In fact, as the writer Carlos Fuentes notes at the introduction of the printed edition of Frida’s diary, “what the French surrealists codified has always been a reality in Mexico and Latin America, part of the cultural current, a spontaneous fusion between myth and reality, sleep and vigil, reason and fantasy”. Proof of this is the work of Gabriel García Márquez and what has been identified as “magical realism”. In any case, the coexistence of the artist with the theorist and his wife, with whom she established a great friendship, is evident in works such as “El sueño” (The dream), or the exquisite corpse she created with Lucienne Block.

 

A visionary figure

It is quite remarkable how a figure like Kahlo’s, so brief and punished, so unattractive and traditional in appearance, can have such relevance today, 64 years after her death, but the truth is that, as the title from the Mexican exhibition preaches: appearances can be deceiving. Indeed, her superficial image was hiding a character with a great personality, culture, intelligence, sensitivity, strength and feminist vision.

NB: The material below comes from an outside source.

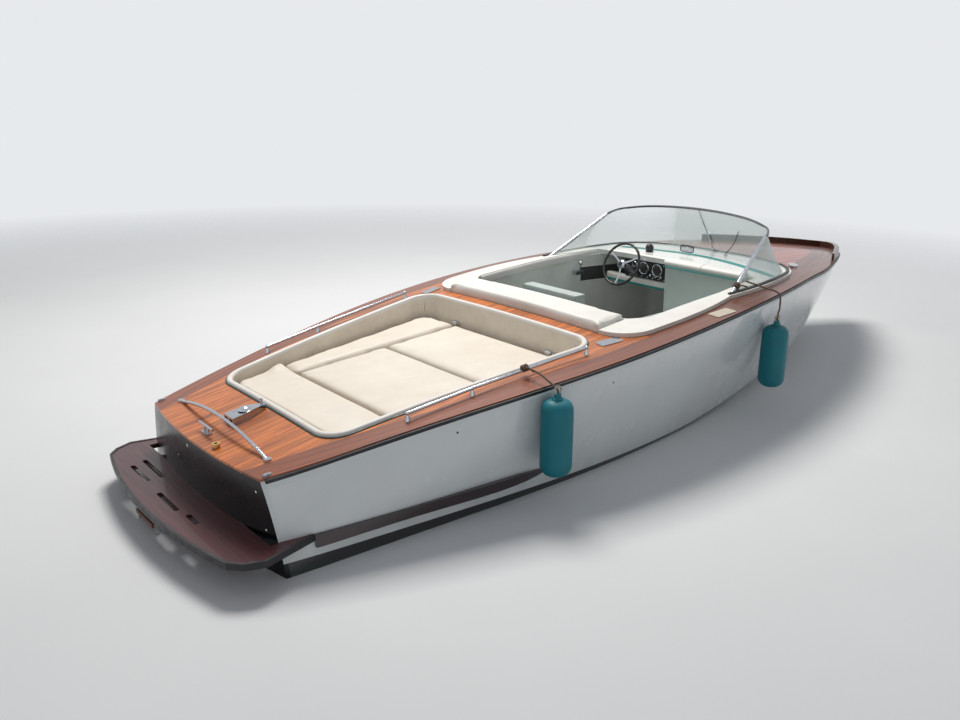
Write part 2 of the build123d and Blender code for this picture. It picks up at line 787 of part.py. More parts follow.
wheel_axis = Vector(-math.cos(math.radians(WHEEL_TILT)), 0, math.sin(math.radians(WHEEL_TILT)))
wheel_plane = Plane(origin=WHEEL_CENTRE, x_dir=(0, 1, 0), z_dir=wheel_axis)
wheel_centre = Vector(*WHEEL_CENTRE)
column_top = wheel_centre - wheel_axis * COLUMN_START
with BuildPart() as steering_column:
    add(rod(column_top - wheel_axis * COLUMN_LENGTH, column_top, COLUMN_RADIUS))
    add(
        rod(column_top - wheel_axis * SPINDLE_LENGTH, column_top, SPINDLE_RADIUS + PIN_CLEARANCE),
        mode=Mode.SUBTRACT,
    )
    add(block((PANEL_FACE, PANEL_FACE + 400), (0, 800), (500, 900)), mode=Mode.SUBTRACT)
write(steering_column.part, "steering_column")

with BuildPart(wheel_plane) as steering_wheel:
    Torus(WHEEL_RADIUS, RIM_RADIUS)
    with Locations((0, 0, HUB_TOP)):
        Cylinder(HUB_RADIUS, HUB_TOP + HUB_BOTTOM, align=(Align.CENTER, Align.CENTER, Align.MAX))
    with Locations((0, 0, -HUB_BOTTOM)):
        Cylinder(
            SPINDLE_RADIUS,
            COLUMN_START - HUB_BOTTOM + SPINDLE_LENGTH - 5,
            align=(Align.CENTER, Align.CENTER, Align.MAX),
        )
    with PolarLocations(WHEEL_RADIUS / 2, 3, start_angle=90):
        Box(WHEEL_RADIUS, SPOKE_WIDTH, SPOKE_THICKNESS)
write(steering_wheel.part, "steering_wheel")

with BuildPart() as throttle:
    add(block((3440, 3520), (706, 744), (688, 718)))
    add(rod((3480, 712, 705), (3470, 690, 780), 6))
    with Locations((3470, 690, 786)):
        Sphere(16)
    add(prism(grown(pit_inside, -SEAT_GAP)), mode=Mode.INTERSECT)
write(throttle.part, "throttle")

# Seats

seat_floor = PIT_FLOOR + SOLE_THICKNESS
with BuildPart() as helm_seat_base:
    add(block((2830, 3290), (95, 655), (seat_floor, 400)))
write(helm_seat_base.part, "helm_seat_base")

with BuildPart() as helm_seat:
    add(block((2905, 3300), (90, 660), (400.3, 490)))
    add(block((2790, 2900), (90, 660), (400.3, 742)))
write(helm_seat.part, "helm_seat")

with BuildPart() as passenger_seat_base:
    add(block((3260, 3712), (-670, -20), (seat_floor, 420)))
write(passenger_seat_base.part, "passenger_seat_base")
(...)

As the Mexican fashion designer Carla Fernández recalled in the conference, Kahlo’s indigenous wardrobe not only hid her unfortunate legs but also highlighted the power of the matriarchy that created it, and the need to maintain modernity without conditioning tradition. This need is what governs the brand of Fernandez, who works with artisans from Mexico to preserve their techniques and update them to avoid their eventual disappearance.

In short, Kahlo was an example of struggle, a person who applied her revolutionary ideas in her day to day and fought against her body, against patriarchy and against social and artistic conventions. Her wardrobe and her way of life, interwoven with her art, make up a three-dimensional image of her universe, terrible and fantastic at the same time, or as André Breton described it in the essay of her first exhibition in New York: a bomb with a pink ribbon around it.